Hello to another resolution and buh bye to my sanity.
This saying yes thing did even make it a week because besides the predictable things that are going to happen when you say yes like your children thinking they’ve died and gone to heaven is that you get stuck doing things you have avoided, with good reason, all your life. Now, thanks to a scant 72 hours where I said yes I’m now recording secretary on two non-profit boards!
I love volunteering, but recording secretary is a position I have always avoided primarily because you have to pay rapt attention the entire board meeting. And If it’s a lunch meeting you can’t even take delicate board size bites of your Panera turkey sandwich because you’re typing away like a 1950’s court reporter in a Perry Mason T.V. procedural. There’s not even time for an eye roll (and were’s the fun it that?) when a know it all board member (and really there’s one on almost every board) begins his or her’s scolding/lecture about how “we’re doing it all wrong.” Ugh. I don’t know about you, but I think I’m more of a “Year of No” type of person.
My next resolution was courtesy of the book The Life-Changing Magic of Tidying Up: The Japanese Art of Decluttering and Organizing. My take away from this book was that in organizing your life and your surroundings you should only keep things that bring you joy. I tested out this resolution while making the annual spring/summer to fall/winter clothing change over. While going through my clothes I made two stacks. One was a joy pile – clothes that made me happy and the other was a ho-hum pile – clothes that I had little or no feelings about.
There was a big, big, problem with my two piles. If I chose to wear only the clothes that made me happy I would most likely be arrested and committed to a long-term mental health facility. This is because in my joy pile were all my “skinny” clothes I kept in the delusional hope that someday I will be able to wear them again, my worn out sweatpants, and my wedding dress.

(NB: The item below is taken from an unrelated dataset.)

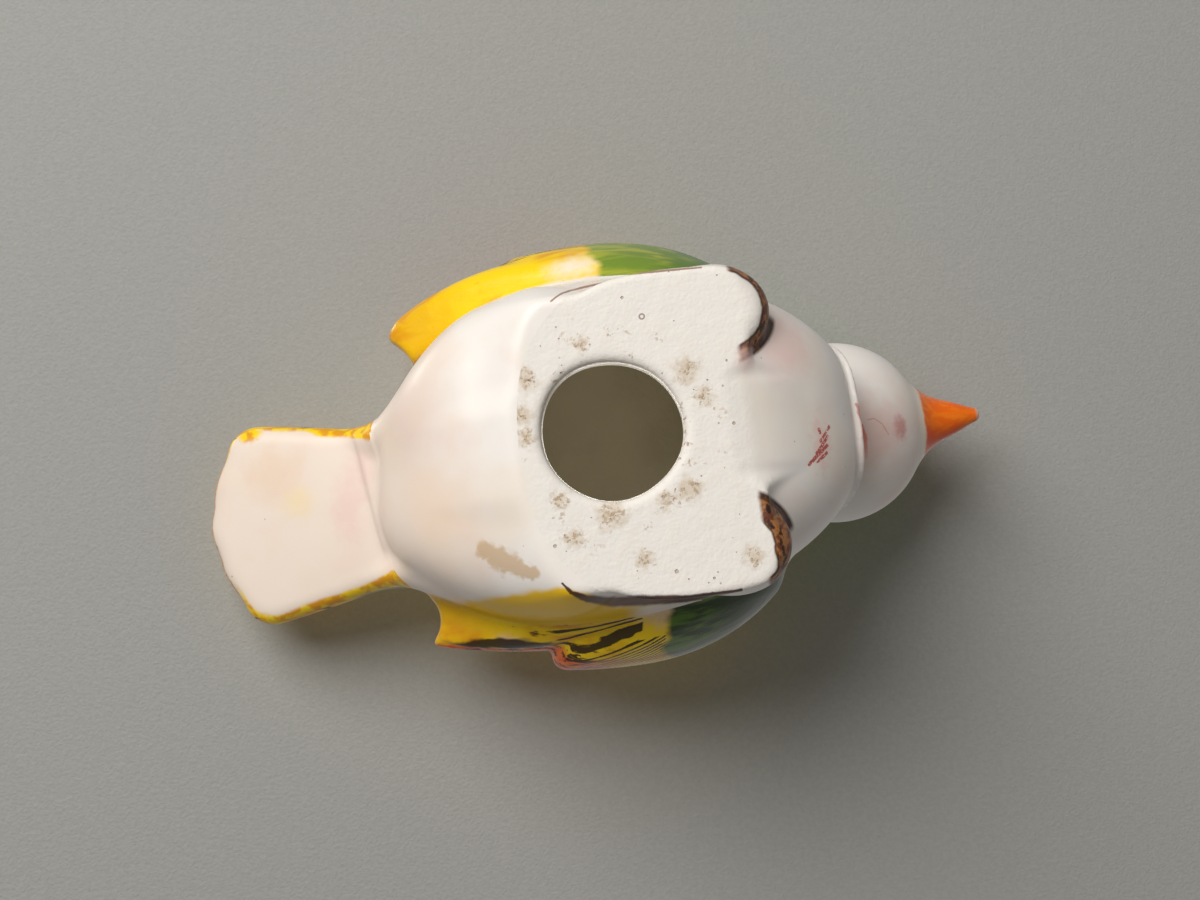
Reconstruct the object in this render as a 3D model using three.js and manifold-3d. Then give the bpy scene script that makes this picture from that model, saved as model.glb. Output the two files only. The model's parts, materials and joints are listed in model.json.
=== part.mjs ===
// A hollow, slip-cast porcelain bird that stands on a flat, ground foot.
// Frame: +X towards the beak, +Y the bird's left, +Z up, millimetres, resting on z = 0.
// The castings are separate nodes that meet at slip joints: body, foot pad, head, beak, tail, two wings.
import * as THREE from 'three';
import { mergeVertices } from 'three/addons/utils/BufferGeometryUtils.js';
import Module from 'manifold-3d';

const wasm = await Module();
wasm.setup();

// ---- Driving dimensions ----
const JOINT_GAP = 0.3; // slip joint between two castings
const WALL = 2.8; // wall of the body and head castings

// The body is an egg: a round back over a squarer, flat-bottomed belly.
const BODY = { centreX: -1, centreZ: 24, rear: 33, front: 38.3, width: 23.5, top: 22.5, bottom: 27 };
const ROUND_SECTION = 2; // exponent of the section above the egg's middle
const SQUARE_SECTION = 3.3; // exponent of the section below it

const NECK = { x: 22.5, z: 37, radius: 14.2 };
const HEAD = { x: 35, z: 40.3, radius: 13.4 };
// The collar, where the head is luted on.
const SEAM = { x: 31.6, z: 38.2, lean: THREE.MathUtils.degToRad(22) };

const BEAK = { z: 41, length: 13.4, tipX: 57.1, droop: THREE.MathUtils.degToRad(4) };
const BEAK_PROFILE = [ // radius, and share of the beak's length from its root
  [5.9, 0],
  [4.32, 0.35],
  [2.27, 0.72],
  [0.6, 0.97],
];

const PAD = {
  thickness: 3, bevel: 0.6, halfWidth: 22.1, shiftY: 0.5,
  rear: -12, sideRear: -5, front: 22, toe: 25.2, toeInner: 9.5, rounding: 2,
};
const VENT = { x: 1.9, y: -0.9, radius: 9.3 };

const TAIL = {
  rootX: -26, rootHalfWidth: 9, waistX: -36, waistHalfWidth: 11.2,
  endX: -52.5, endHalfWidth: 13.6, crownX: -56.45,
  thickness: 2.6, bevel: 1.2, cornerRadius: 3, shiftY: 3.6, z: 21.5, rise: THREE.MathUtils.degToRad(13),
};

// The wing is cut from two eggs a little larger than the body: long flight feathers, and coverts over them.
// The left wing's flight feathers lie flatter than the right's, so its coverts make a deeper step.
const WING_EGG = { centreX: 1, centreZ: 27, rear: 42, front: 30.5, width: 30.4, top: 18.5, bottom: 25 };
const LEFT_FLIGHT = { rear: 55, width: 27.2 };
const RIGHT_FLIGHT = { rear: 42, width: 30 };
const WING_REACH = 40; // how far out a wing's outline is extruded before it is cut from its egg

// Outlines in the side view, [x, z]: the start, then one curve a row, its control points and its end.
const FLIGHT_OUTLINE = {
  start: [-29, 29],
  curves: [
    [-20, 37, -4, 42, 8, 41], // upper edge, along the back
    [20, 40, 26, 33, 25, 25], // shoulder
    [24, 14, 12, 8, 2, 10], // under the shoulder
    [-8, 12, -20, 17, -27, 24], // lower edge
    [-29, 26, -30, 28, -29, 29], // tip
  ],
};
const COVERT_OUTLINE = {
  start: [-10, 25],
  curves: [
    [-12, 30, -11, 35, -6, 38], // rear lobe
    [0, 42, 8, 42, 12, 40], // upper edge
    [20, 38, 25, 32, 24, 25], // shoulder
    [23, 15, 13, 10, 4, 12], // under the shoulder
    [-2, 13, -8, 17, -10, 25], // lower edge
  ],
};

const HALF_SPACE_SIZE = 300;
const EGG_SEGMENTS = 36;
const EGG_RINGS = 24;
const BALL_SEGMENTS = 30;
const BALL_RINGS = 20;
const VENT_SEGMENTS = 48;
const PAD_CURVE_SEGMENTS = 14;
const BEVEL_SEGMENTS = 2;
const BEAK_SEGMENTS = 28;
const BEAK_RINGS = 10;
const TAIL_CURVE_SEGMENTS = 10;
const TAIL_BEVEL_SEGMENTS = 3;
const WING_CURVE_SEGMENTS = 9;

// ---- Solids ----
function toSolid(geometry) {
  const bare = geometry.clone();
  bare.deleteAttribute('normal');
  bare.deleteAttribute('uv');
  const merged = mergeVertices(bare, 1e-4);
  const vertProperties = new Float32Array(merged.attributes.position.array);
  const triVerts = new Uint32Array(merged.index.array);
  return new wasm.Manifold(new wasm.Mesh({ numProp: 3, vertProperties, triVerts }));
}

function toGeometry(solid) {
  const mesh = solid.getMesh();
  const geometry = new THREE.BufferGeometry();
  geometry.setAttribute('position', new THREE.BufferAttribute(new Float32Array(mesh.vertProperties), 3));
  geometry.setIndex(new THREE.BufferAttribute(new Uint32Array(mesh.triVerts), 1));
  geometry.computeVertexNormals();
  return geometry;
}

function signedPower(value, exponent) {
  return Math.sign(value) * Math.abs(value) ** exponent;
}

// An egg lying along X: a sphere stretched by its own lengths fore and aft, above and below.
function eggSolid(shape, swell = 0, lowerExponent = SQUARE_SECTION) {
  const geometry = new THREE.SphereGeometry(1, EGG_SEGMENTS, EGG_RINGS);
  geometry.rotateZ(-Math.PI / 2);
  const position = geometry.attributes.position;
  for (let i = 0; i < position.count; i += 1) {
    const along = position.getX(i);
    const across = position.getY(i);
    const upward = position.getZ(i);
    const ring = Math.hypot(across, upward) || 1;
    const exponent = 2 / (upward < 0 ? lowerExponent : ROUND_SECTION);
    const length = (along < 0 ? shape.rear : shape.front) + swell;
    const height = (upward < 0 ? shape.bottom : shape.top) + swell;
    position.setXYZ(
      i,
      shape.centreX + along * length,
      signedPower(across / ring, exponent) * ring * (shape.width + swell),
      shape.centreZ + signedPower(upward / ring, exponent) * ring * height,
    );
  }
  return toSolid(geometry);
}

function ballSolid(ball, swell = 0) {
  const geometry = new THREE.SphereGeometry(ball.radius + swell, BALL_SEGMENTS, BALL_RINGS);
  geometry.rotateZ(-Math.PI / 2);
  geometry.translate(ball.x, 0, ball.z);
  return toSolid(geometry);
}

// Everything on the far side of a plane through (x, z), whose normal leans up from +X by an angle.
function halfSpace(x, z, lean) {
  const geometry = new THREE.BoxGeometry(HALF_SPACE_SIZE, HALF_SPACE_SIZE, HALF_SPACE_SIZE);
  geometry.translate(HALF_SPACE_SIZE / 2, 0, 0);
  geometry.rotateY(-lean);
  geometry.translate(x, 0, z);
  return toSolid(geometry);
}

function above(z) {
  return halfSpace(0, z, Math.PI / 2);
}

// The half space ahead of the neck seam, set forward by an offset along its normal.
function aheadOfSeam(offset) {
  const x = SEAM.x + offset * Math.cos(SEAM.lean);
  const z = SEAM.z + offset * Math.sin(SEAM.lean);
  return halfSpace(x, z, SEAM.lean);
}

// ---- Body ----
function bodyEnvelope(swell) {
  return eggSolid(BODY, swell).add(ballSolid(NECK, swell));
}

function bodyShell() {
  const cavity = bodyEnvelope(-WALL);
  return bodyEnvelope(0)
    .subtract(aheadOfSeam(0))
    .intersect(above(PAD.thickness + JOINT_GAP))
    .subtract(cavity);
}

// ---- Foot pad: a flat plate with two rounded toe lobes in front and the vent hole through it ----
function padOutline() {
  const shape = new THREE.Shape();
  const { halfWidth, rear, sideRear, front, toe, toeInner, rounding } = PAD;
  const half = rounding / 2;
  const inner = halfWidth - rounding;
  shape.moveTo(front, -toeInner);
  shape.bezierCurveTo(toe, -toeInner - half, toe + rounding, -inner, front - rounding, -halfWidth);
  shape.lineTo(sideRear, -halfWidth + half);
  shape.bezierCurveTo(rear + rounding, -inner, rear, -toeInner, rear, 0);
  shape.bezierCurveTo(rear, toeInner, rear + rounding, inner, sideRear, halfWidth - half);
  shape.lineTo(front - rounding, halfWidth);
  shape.bezierCurveTo(toe + rounding, inner, toe, toeInner + half, front, toeInner);
  shape.closePath();
  return shape;
}

function ventSolid() {
  const geometry = new THREE.CylinderGeometry(VENT.radius, VENT.radius, 4 * PAD.thickness, VENT_SEGMENTS);
  geometry.rotateX(Math.PI / 2);
  geometry.translate(VENT.x, VENT.y, PAD.thickness / 2);
  return toSolid(geometry);
}

function footPad() {
  const { thickness, bevel, shiftY } = PAD;
  const slab = new THREE.ExtrudeGeometry(padOutline(), {
    depth: thickness - bevel,
    bevelThickness: bevel,
    bevelSize: bevel,
    bevelOffset: -bevel,
    bevelSegments: BEVEL_SEGMENTS,
    curveSegments: PAD_CURVE_SEGMENTS,
  });
  slab.translate(0, shiftY, bevel);
  return toSolid(slab)
    .add(eggSolid(BODY))
    .intersect(above(0))
    .subtract(above(thickness))
    .subtract(ventSolid());
}

// ---- Head and beak ----
function headShell() {
  return ballSolid(HEAD).intersect(aheadOfSeam(JOINT_GAP)).subtract(ballSolid(HEAD, -WALL));
}

function beakSolid() {
  const stations = BEAK_PROFILE.map(([radius, share]) => new THREE.Vector2(radius, BEAK.length * share));
  const profile = new THREE.SplineCurve(stations).getPoints(BEAK_RINGS);
  const outline = [new THREE.Vector2(0, 0), ...profile, new THREE.Vector2(0, BEAK.length)];
  const geometry = new THREE.LatheGeometry(outline, BEAK_SEGMENTS);
  geometry.rotateZ(-Math.PI / 2);
  geometry.translate(-BEAK.length, 0, 0);
  geometry.rotateY(BEAK.droop);
  geometry.translate(BEAK.tipX, 0, BEAK.z);
  return toSolid(geometry).subtract(ballSolid(HEAD, JOINT_GAP));
}

// ---- Tail: a fan-shaped paddle that rises a little to the rear ----
function tailOutline() {
  const { rootX, rootHalfWidth, waistX, waistHalfWidth, endX, endHalfWidth, crownX, cornerRadius } = TAIL;
  const cornerX = endX + cornerRadius;
  const cornerY = endHalfWidth - cornerRadius;
  const shape = new THREE.Shape();
  shape.moveTo(rootX, -rootHalfWidth);
  shape.quadraticCurveTo(waistX, -waistHalfWidth, cornerX, -endHalfWidth);
  shape.quadraticCurveTo(endX, -endHalfWidth, endX, -cornerY);
  shape.quadraticCurveTo(crownX, -endHalfWidth / 2, crownX, 0);
  shape.quadraticCurveTo(crownX, endHalfWidth / 2, endX, cornerY);
  shape.quadraticCurveTo(endX, endHalfWidth, cornerX, endHalfWidth);
  shape.quadraticCurveTo(waistX, waistHalfWidth, rootX, rootHalfWidth);
  shape.closePath();
  return shape;
}

function tailSolid() {
  const geometry = new THREE.ExtrudeGeometry(tailOutline(), {
    depth: TAIL.thickness,
    bevelThickness: TAIL.bevel,
    bevelSize: TAIL.bevel,
    bevelOffset: 0,
    bevelSegments: TAIL_BEVEL_SEGMENTS,
    curveSegments: TAIL_CURVE_SEGMENTS,
  });
  geometry.translate(-TAIL.rootX, TAIL.shiftY, -TAIL.thickness / 2);
  geometry.rotateY(TAIL.rise);
  geometry.translate(TAIL.rootX, 0, TAIL.z);
  return toSolid(geometry).subtract(eggSolid(BODY, JOINT_GAP));
}

// ---- Wings: leaves of the swollen egg, their rear tips standing free of the body ----
function curvedOutline(outline) {
  const shape = new THREE.Shape();
  shape.moveTo(...outline.start);
  for (const curve of outline.curves) {
    shape.bezierCurveTo(...curve);
  }
  return shape;
}

// An outline drawn in the side view, extruded outwards from the body's middle plane.
function sidePrism(outline, side) {
  const shape = curvedOutline(outline);
  const geometry = new THREE.ExtrudeGeometry(shape, {
    depth: WING_REACH,
    bevelEnabled: false,
    curveSegments: WING_CURVE_SEGMENTS,
  });
  geometry.rotateX(Math.PI / 2);
  geometry.translate(0, side > 0 ? WING_REACH : 0, 0);
  return toSolid(geometry);
}

function wingSolid(side) {
  const feathers = side > 0 ? LEFT_FLIGHT : RIGHT_FLIGHT;
  const flight = eggSolid({ ...WING_EGG, ...feathers }, 0, ROUND_SECTION);
  const coverts = eggSolid(WING_EGG, 0, ROUND_SECTION);
  return flight
    .intersect(sidePrism(FLIGHT_OUTLINE, side))
    .add(coverts.intersect(sidePrism(COVERT_OUTLINE, side)))
    .subtract(bodyEnvelope(JOINT_GAP));
}

// ---- Assembly ----
const GLAZE_WHITE = { color: '#efe6da', roughness: 0.2, metalness: 0 };
const BISCUIT_WHITE = { color: '#f0e8dc', roughness: 0.6, metalness: 0 };
const TAIL_CREAM = { color: '#e9d3bd', roughness: 0.2, metalness: 0 };
const WING_YELLOW = { color: '#f4cc0e', roughness: 0.2, metalness: 0 };
const BEAK_ORANGE = { color: '#f27a1c', roughness: 0.25, metalness: 0 };

function piece(name, solid, finish) {
  const mesh = new THREE.Mesh(toGeometry(solid), new THREE.MeshStandardMaterial(finish));
  mesh.name = name;
  return mesh;
}

const bird = new THREE.Group();
bird.add(piece('body_shell', bodyShell(), GLAZE_WHITE));
bird.add(piece('foot_pad', footPad(), BISCUIT_WHITE));
bird.add(piece('head_shell', headShell(), GLAZE_WHITE));
bird.add(piece('beak', beakSolid(), BEAK_ORANGE));
bird.add(piece('tail', tailSolid(), TAIL_CREAM));
bird.add(piece('wing_left', wingSolid(1), WING_YELLOW));
bird.add(piece('wing_right', wingSolid(-1), WING_YELLOW));

export default bird;
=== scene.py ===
"""Looks of the porcelain bird: one smooth glazed surface, split along its slip joints, and its paint.

Shapes are signed fields in millimetres, negative inside. Their main sizes come from the CAD nodes' boxes.
"""

import json
import math

import bpy
import numpy as np
from mathutils import Matrix, Vector


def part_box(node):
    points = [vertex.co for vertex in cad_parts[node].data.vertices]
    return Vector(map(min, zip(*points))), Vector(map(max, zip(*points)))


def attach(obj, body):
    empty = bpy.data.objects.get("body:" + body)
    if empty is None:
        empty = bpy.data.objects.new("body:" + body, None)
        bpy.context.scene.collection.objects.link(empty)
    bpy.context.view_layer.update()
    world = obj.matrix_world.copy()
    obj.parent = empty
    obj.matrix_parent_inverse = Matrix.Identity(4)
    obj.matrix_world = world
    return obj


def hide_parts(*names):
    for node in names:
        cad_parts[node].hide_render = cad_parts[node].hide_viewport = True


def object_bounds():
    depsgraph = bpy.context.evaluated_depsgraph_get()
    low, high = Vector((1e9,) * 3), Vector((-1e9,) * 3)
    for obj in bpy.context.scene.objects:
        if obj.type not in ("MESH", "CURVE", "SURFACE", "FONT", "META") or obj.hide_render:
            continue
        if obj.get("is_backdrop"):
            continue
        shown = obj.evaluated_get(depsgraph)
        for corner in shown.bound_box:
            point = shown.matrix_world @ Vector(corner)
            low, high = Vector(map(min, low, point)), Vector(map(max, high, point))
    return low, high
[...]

Here’s a fashion statement for you. A very middle-aged woman barely wearing a wedding dress from the 1980’s because it’s so small on her she can’t zip it or I fear duct tape it together with puffy sleeves so large they could do double duty as a landing pad for First Responders and underneath it all she has on sweatpants and a tube top from Port Aransas Spring Break 1984. Now imagine this woman running errands in that “joy” ensemble and raise your hand if don’t think some frightened Target employee wouldn’t dial 911.
This is when I had an epiphany. I was making the wrong resolutions. I needed to think bigger, not be so me focused, so selfish. I should branch out and think global. So, after much thought I have a new list and I’m going to pat myself on the back a little and share it’s going great. I’m really sacrificing and doing what it takes to make sure these resolutions stick. For instance, one of my top five resolutions involves watching more Bravo television in an effort to it’s help it’s parent company NBCUniversal boost their profits therefore ensuring job security for thousands. It means making an extra effort, but I can proudly rejoice that I’ve yet to miss one episode of the Real Housewives of Beverly Hills. I don’t want to jinx it, but 2016 just maybe the year I finally achieve New Year’s resolution success.